- [Given request]: Each line from the beginning of the data below through the line containing "return Vector(LEG_X + x, y, z)" should be repeated exactly, please.
# # # #
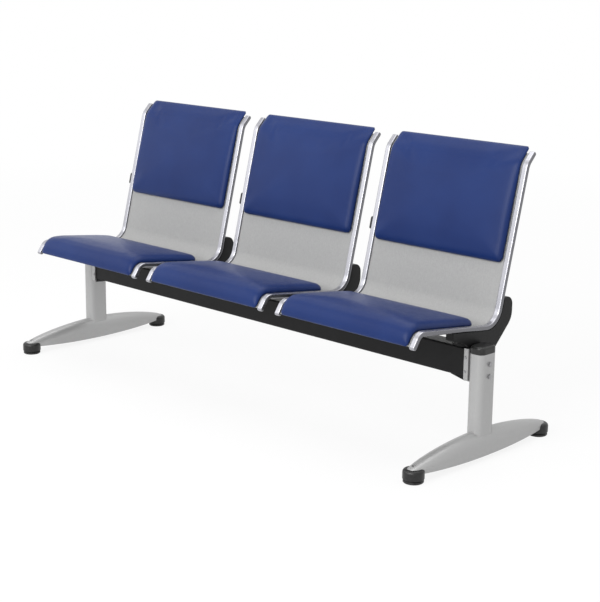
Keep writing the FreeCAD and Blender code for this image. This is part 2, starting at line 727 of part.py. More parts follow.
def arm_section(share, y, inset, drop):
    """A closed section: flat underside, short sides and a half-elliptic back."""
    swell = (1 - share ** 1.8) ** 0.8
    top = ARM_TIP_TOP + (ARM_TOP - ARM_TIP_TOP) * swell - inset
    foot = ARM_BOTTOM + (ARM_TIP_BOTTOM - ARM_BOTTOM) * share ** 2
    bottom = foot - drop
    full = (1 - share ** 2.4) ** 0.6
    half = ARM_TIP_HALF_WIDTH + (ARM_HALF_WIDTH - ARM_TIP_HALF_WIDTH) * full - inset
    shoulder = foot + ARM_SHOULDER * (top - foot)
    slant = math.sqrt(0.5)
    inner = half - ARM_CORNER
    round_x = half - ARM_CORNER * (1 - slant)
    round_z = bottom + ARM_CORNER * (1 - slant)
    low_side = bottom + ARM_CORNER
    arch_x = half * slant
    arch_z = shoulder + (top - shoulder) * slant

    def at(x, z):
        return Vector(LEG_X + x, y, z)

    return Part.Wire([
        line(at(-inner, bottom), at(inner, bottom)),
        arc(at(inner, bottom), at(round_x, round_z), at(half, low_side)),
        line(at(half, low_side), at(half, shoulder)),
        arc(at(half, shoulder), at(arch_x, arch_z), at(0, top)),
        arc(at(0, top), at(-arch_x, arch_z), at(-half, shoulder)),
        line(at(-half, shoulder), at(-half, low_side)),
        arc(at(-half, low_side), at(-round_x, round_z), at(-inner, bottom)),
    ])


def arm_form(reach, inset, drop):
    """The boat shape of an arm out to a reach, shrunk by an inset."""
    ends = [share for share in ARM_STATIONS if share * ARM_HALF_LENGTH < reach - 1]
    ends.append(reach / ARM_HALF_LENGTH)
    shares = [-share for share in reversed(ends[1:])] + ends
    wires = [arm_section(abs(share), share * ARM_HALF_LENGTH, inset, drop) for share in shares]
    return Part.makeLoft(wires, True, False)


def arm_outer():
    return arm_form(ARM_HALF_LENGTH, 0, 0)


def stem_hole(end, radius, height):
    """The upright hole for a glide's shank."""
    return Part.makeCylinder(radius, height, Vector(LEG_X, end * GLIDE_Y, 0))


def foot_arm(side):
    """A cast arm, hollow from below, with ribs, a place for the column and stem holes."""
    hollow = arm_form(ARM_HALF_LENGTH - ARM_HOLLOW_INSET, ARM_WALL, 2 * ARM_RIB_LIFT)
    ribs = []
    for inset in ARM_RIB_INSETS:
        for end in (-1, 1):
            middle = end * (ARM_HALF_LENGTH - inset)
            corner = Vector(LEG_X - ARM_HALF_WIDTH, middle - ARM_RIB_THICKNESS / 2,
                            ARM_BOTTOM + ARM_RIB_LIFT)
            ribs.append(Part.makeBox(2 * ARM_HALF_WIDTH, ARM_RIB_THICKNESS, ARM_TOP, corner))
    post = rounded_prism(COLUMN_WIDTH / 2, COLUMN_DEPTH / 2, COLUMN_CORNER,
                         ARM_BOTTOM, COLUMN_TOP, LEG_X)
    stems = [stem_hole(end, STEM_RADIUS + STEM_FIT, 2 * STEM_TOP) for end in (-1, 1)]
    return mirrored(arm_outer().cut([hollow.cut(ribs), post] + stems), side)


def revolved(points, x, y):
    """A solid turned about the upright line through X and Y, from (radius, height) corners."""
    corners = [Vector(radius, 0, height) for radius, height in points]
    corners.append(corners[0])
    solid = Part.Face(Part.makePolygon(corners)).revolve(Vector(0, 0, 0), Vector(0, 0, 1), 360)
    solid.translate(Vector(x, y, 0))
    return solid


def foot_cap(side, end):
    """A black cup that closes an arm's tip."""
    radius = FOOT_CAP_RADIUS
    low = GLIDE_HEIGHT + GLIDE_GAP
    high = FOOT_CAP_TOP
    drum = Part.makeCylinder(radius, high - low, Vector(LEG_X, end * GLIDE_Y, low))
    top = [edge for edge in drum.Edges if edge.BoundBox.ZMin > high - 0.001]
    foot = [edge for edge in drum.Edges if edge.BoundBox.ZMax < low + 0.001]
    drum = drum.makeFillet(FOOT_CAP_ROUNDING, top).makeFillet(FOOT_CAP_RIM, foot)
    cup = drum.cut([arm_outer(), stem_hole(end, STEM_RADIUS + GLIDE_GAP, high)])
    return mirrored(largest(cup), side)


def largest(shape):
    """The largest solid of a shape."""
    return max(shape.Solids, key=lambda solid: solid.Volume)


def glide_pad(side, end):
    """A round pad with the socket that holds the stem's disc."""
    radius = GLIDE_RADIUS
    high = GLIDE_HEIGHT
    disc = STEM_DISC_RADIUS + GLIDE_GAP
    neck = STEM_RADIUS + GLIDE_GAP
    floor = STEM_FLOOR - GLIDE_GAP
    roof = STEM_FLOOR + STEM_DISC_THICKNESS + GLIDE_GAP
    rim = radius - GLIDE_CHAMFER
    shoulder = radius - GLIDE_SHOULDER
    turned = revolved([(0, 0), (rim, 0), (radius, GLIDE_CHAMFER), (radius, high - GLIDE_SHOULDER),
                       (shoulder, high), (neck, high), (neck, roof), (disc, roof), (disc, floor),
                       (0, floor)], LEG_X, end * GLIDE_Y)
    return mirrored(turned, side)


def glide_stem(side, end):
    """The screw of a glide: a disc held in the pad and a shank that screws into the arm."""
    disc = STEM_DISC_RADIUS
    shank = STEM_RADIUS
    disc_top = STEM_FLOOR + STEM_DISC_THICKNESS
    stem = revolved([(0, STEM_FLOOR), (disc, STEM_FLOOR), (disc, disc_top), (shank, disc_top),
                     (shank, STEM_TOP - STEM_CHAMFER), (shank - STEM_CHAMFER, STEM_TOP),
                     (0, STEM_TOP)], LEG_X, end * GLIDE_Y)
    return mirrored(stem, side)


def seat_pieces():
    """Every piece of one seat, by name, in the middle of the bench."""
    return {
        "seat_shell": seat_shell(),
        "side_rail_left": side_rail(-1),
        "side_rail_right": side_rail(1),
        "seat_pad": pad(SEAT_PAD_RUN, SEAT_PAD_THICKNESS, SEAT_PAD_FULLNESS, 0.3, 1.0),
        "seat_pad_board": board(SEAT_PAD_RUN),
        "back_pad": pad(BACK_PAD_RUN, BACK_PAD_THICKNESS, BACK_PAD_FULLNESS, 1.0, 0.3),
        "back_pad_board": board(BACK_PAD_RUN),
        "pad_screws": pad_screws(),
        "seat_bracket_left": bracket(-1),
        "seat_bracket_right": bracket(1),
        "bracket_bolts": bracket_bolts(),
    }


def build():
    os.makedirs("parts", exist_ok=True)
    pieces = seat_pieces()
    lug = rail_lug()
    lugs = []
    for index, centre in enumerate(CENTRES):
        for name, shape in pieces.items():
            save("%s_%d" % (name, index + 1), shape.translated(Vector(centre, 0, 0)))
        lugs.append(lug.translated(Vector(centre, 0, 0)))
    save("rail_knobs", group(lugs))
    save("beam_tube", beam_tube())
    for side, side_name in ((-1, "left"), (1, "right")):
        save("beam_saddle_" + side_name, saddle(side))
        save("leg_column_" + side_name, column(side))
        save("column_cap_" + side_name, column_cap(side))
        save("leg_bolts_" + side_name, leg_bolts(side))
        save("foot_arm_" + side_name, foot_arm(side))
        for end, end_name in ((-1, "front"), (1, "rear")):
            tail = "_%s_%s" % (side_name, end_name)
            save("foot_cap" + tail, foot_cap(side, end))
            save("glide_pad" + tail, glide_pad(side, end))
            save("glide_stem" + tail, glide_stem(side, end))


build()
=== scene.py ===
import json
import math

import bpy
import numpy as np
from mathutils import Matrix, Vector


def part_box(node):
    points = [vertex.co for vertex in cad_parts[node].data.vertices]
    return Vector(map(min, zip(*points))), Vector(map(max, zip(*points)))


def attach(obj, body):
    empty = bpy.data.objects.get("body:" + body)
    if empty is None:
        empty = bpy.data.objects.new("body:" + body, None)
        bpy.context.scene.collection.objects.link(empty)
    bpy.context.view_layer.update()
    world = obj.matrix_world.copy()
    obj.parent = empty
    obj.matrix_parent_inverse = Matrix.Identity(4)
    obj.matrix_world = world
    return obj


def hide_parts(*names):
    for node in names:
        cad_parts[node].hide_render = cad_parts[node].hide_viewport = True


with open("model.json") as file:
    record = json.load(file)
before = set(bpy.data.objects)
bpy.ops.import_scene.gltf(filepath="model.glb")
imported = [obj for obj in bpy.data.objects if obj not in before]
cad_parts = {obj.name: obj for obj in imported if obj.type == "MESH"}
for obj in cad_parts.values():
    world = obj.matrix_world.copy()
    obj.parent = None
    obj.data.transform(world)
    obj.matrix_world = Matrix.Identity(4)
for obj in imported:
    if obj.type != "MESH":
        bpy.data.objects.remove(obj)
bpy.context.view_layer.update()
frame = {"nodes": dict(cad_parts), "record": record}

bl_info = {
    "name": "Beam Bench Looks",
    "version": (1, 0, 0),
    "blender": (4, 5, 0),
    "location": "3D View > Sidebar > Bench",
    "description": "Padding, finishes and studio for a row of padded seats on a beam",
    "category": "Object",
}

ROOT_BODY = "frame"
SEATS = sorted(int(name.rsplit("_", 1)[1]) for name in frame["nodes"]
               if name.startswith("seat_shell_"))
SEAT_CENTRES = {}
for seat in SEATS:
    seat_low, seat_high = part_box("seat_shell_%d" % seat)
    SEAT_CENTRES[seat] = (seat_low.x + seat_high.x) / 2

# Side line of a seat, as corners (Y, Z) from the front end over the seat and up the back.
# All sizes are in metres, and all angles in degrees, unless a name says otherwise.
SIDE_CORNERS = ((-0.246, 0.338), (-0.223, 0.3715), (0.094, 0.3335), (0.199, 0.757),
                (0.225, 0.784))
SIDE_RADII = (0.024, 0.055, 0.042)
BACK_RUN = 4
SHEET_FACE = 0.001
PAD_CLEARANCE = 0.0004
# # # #
- [Task answer]:
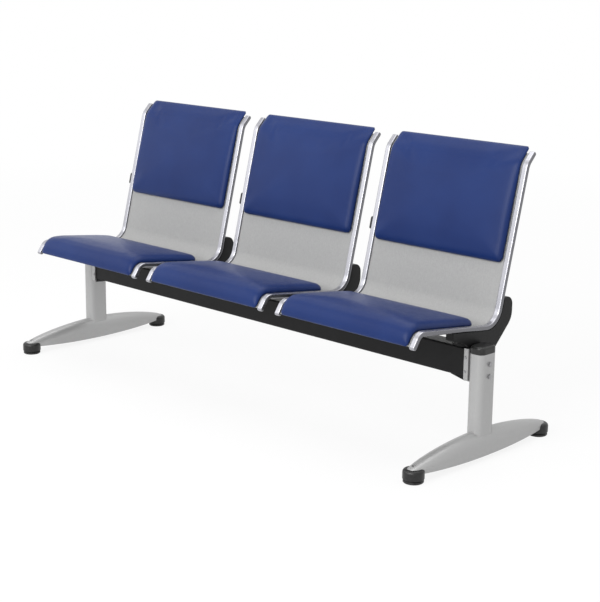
Keep writing the FreeCAD and Blender code for this image. This is part 2, starting at line 727 of part.py. More parts follow.
def arm_section(share, y, inset, drop):
    """A closed section: flat underside, short sides and a half-elliptic back."""
    swell = (1 - share ** 1.8) ** 0.8
    top = ARM_TIP_TOP + (ARM_TOP - ARM_TIP_TOP) * swell - inset
    foot = ARM_BOTTOM + (ARM_TIP_BOTTOM - ARM_BOTTOM) * share ** 2
    bottom = foot - drop
    full = (1 - share ** 2.4) ** 0.6
    half = ARM_TIP_HALF_WIDTH + (ARM_HALF_WIDTH - ARM_TIP_HALF_WIDTH) * full - inset
    shoulder = foot + ARM_SHOULDER * (top - foot)
    slant = math.sqrt(0.5)
    inner = half - ARM_CORNER
    round_x = half - ARM_CORNER * (1 - slant)
    round_z = bottom + ARM_CORNER * (1 - slant)
    low_side = bottom + ARM_CORNER
    arch_x = half * slant
    arch_z = shoulder + (top - shoulder) * slant

    def at(x, z):
        return Vector(LEG_X + x, y, z)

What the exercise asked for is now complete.